> GOAL: Quote the entries that follow exactly, leaving none out.

******

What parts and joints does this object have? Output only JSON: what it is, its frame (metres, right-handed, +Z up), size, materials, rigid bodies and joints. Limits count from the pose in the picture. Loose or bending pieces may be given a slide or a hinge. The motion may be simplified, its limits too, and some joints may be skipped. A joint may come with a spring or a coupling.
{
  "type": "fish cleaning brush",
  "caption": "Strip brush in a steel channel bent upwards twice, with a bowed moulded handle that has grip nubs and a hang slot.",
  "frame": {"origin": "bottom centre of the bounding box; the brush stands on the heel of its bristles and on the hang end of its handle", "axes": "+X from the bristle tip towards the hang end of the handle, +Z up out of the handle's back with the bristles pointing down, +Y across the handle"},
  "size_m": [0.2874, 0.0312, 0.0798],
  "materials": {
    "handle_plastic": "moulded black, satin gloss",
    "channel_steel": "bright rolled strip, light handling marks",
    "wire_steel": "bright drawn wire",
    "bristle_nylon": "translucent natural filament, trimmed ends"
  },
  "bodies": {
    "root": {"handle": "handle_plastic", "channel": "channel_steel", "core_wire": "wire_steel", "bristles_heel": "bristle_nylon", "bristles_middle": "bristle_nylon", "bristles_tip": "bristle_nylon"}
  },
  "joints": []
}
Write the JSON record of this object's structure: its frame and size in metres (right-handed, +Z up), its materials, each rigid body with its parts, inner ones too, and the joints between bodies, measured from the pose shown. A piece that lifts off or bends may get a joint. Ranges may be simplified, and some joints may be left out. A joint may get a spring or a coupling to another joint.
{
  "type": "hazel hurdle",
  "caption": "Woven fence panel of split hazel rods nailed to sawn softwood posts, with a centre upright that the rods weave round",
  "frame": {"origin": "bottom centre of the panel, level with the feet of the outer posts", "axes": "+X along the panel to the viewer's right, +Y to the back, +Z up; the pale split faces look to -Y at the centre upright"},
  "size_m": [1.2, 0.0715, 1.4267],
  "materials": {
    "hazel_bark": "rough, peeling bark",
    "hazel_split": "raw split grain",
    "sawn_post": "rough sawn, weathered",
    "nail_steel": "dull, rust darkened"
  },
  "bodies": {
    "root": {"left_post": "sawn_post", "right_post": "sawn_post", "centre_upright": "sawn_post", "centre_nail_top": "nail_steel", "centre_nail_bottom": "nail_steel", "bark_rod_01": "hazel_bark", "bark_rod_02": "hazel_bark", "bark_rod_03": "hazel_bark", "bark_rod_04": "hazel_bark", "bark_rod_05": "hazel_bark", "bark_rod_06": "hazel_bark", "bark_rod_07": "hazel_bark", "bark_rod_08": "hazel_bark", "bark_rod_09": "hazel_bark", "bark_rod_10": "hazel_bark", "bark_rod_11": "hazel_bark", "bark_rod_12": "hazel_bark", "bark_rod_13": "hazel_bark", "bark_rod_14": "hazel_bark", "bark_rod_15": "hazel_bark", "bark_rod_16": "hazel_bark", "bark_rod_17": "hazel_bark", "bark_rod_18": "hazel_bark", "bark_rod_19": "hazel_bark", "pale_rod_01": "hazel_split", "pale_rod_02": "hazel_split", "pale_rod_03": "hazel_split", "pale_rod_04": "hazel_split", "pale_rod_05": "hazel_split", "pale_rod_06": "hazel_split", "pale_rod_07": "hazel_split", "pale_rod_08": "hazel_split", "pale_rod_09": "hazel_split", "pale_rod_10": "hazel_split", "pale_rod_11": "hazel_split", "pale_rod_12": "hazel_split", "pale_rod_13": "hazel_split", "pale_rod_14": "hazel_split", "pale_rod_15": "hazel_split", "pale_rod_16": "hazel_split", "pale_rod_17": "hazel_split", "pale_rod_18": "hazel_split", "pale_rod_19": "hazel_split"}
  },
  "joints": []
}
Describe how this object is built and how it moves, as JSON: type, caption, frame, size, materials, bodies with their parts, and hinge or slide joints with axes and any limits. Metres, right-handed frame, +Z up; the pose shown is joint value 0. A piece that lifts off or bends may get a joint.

******

> EXERCISE RESULT:
What parts and joints does this object have? Output only JSON: what it is, its frame (metres, right-handed, +Z up), size, materials, rigid bodies and joints. Limits count from the pose in the picture. Loose or bending pieces may be given a slide or a hinge. The motion may be simplified, its limits too, and some joints may be skipped. A joint may come with a spring or a coupling.
{
  "type": "fish cleaning brush",
  "caption": "Strip brush in a steel channel bent upwards twice, with a bowed moulded handle that has grip nubs and a hang slot.",
  "frame": {"origin": "bottom centre of the bounding box; the brush stands on the heel of its bristles and on the hang end of its handle", "axes": "+X from the bristle tip towards the hang end of the handle, +Z up out of the handle's back with the bristles pointing down, +Y across the handle"},
  "size_m": [0.2874, 0.0312, 0.0798],
  "materials": {
    "handle_plastic": "moulded black, satin gloss",
    "channel_steel": "bright rolled strip, light handling marks",
    "wire_steel": "bright drawn wire",
    "bristle_nylon": "translucent natural filament, trimmed ends"
  },
  "bodies": {
    "root": {"handle": "handle_plastic", "channel": "channel_steel", "core_wire": "wire_steel", "bristles_heel": "bristle_nylon", "bristles_middle": "bristle_nylon", "bristles_tip": "bristle_nylon"}
  },
  "joints": []
}
Write the JSON record of this object's structure: its frame and size in metres (right-handed, +Z up), its materials, each rigid body with its parts, inner ones too, and the joints between bodies, measured from the pose shown. A piece that lifts off or bends may get a joint. Ranges may be simplified, and some joints may be left out. A joint may get a spring or a coupling to another joint.
{
  "type": "hazel hurdle",
  "caption": "Woven fence panel of split hazel rods nailed to sawn softwood posts, with a centre upright that the rods weave round",
  "frame": {"origin": "bottom centre of the panel, level with the feet of the outer posts", "axes": "+X along the panel to the viewer's right, +Y to the back, +Z up; the pale split faces look to -Y at the centre upright"},
  "size_m": [1.2, 0.0715, 1.4267],
  "materials": {
    "hazel_bark": "rough, peeling bark",
    "hazel_split": "raw split grain",
    "sawn_post": "rough sawn, weathered",
    "nail_steel": "dull, rust darkened"
  },
  "bodies": {
    "root": {"left_post": "sawn_post", "right_post": "sawn_post", "centre_upright": "sawn_post", "centre_nail_top": "nail_steel", "centre_nail_bottom": "nail_steel", "bark_rod_01": "hazel_bark", "bark_rod_02": "hazel_bark", "bark_rod_03": "hazel_bark", "bark_rod_04": "hazel_bark", "bark_rod_05": "hazel_bark", "bark_rod_06": "hazel_bark", "bark_rod_07": "hazel_bark", "bark_rod_08": "hazel_bark", "bark_rod_09": "hazel_bark", "bark_rod_10": "hazel_bark", "bark_rod_11": "hazel_bark", "bark_rod_12": "hazel_bark", "bark_rod_13": "hazel_bark", "bark_rod_14": "hazel_bark", "bark_rod_15": "hazel_bark", "bark_rod_16": "hazel_bark", "bark_rod_17": "hazel_bark", "bark_rod_18": "hazel_bark", "bark_rod_19": "hazel_bark", "pale_rod_01": "hazel_split", "pale_rod_02": "hazel_split", "pale_rod_03": "hazel_split", "pale_rod_04": "hazel_split", "pale_rod_05": "hazel_split", "pale_rod_06": "hazel_split", "pale_rod_07": "hazel_split", "pale_rod_08": "hazel_split", "pale_rod_09": "hazel_split", "pale_rod_10": "hazel_split", "pale_rod_11": "hazel_split", "pale_rod_12": "hazel_split", "pale_rod_13": "hazel_split", "pale_rod_14": "hazel_split", "pale_rod_15": "hazel_split", "pale_rod_16": "hazel_split", "pale_rod_17": "hazel_split", "pale_rod_18": "hazel_split", "pale_rod_19": "hazel_split"}
  },
  "joints": []
}
Describe how this object is built and how it moves, as JSON: type, caption, frame, size, materials, bodies with their parts, and hinge or slide joints with axes and any limits. Metres, right-handed frame, +Z up; the pose shown is joint value 0. A piece that lifts off or bends may get a joint.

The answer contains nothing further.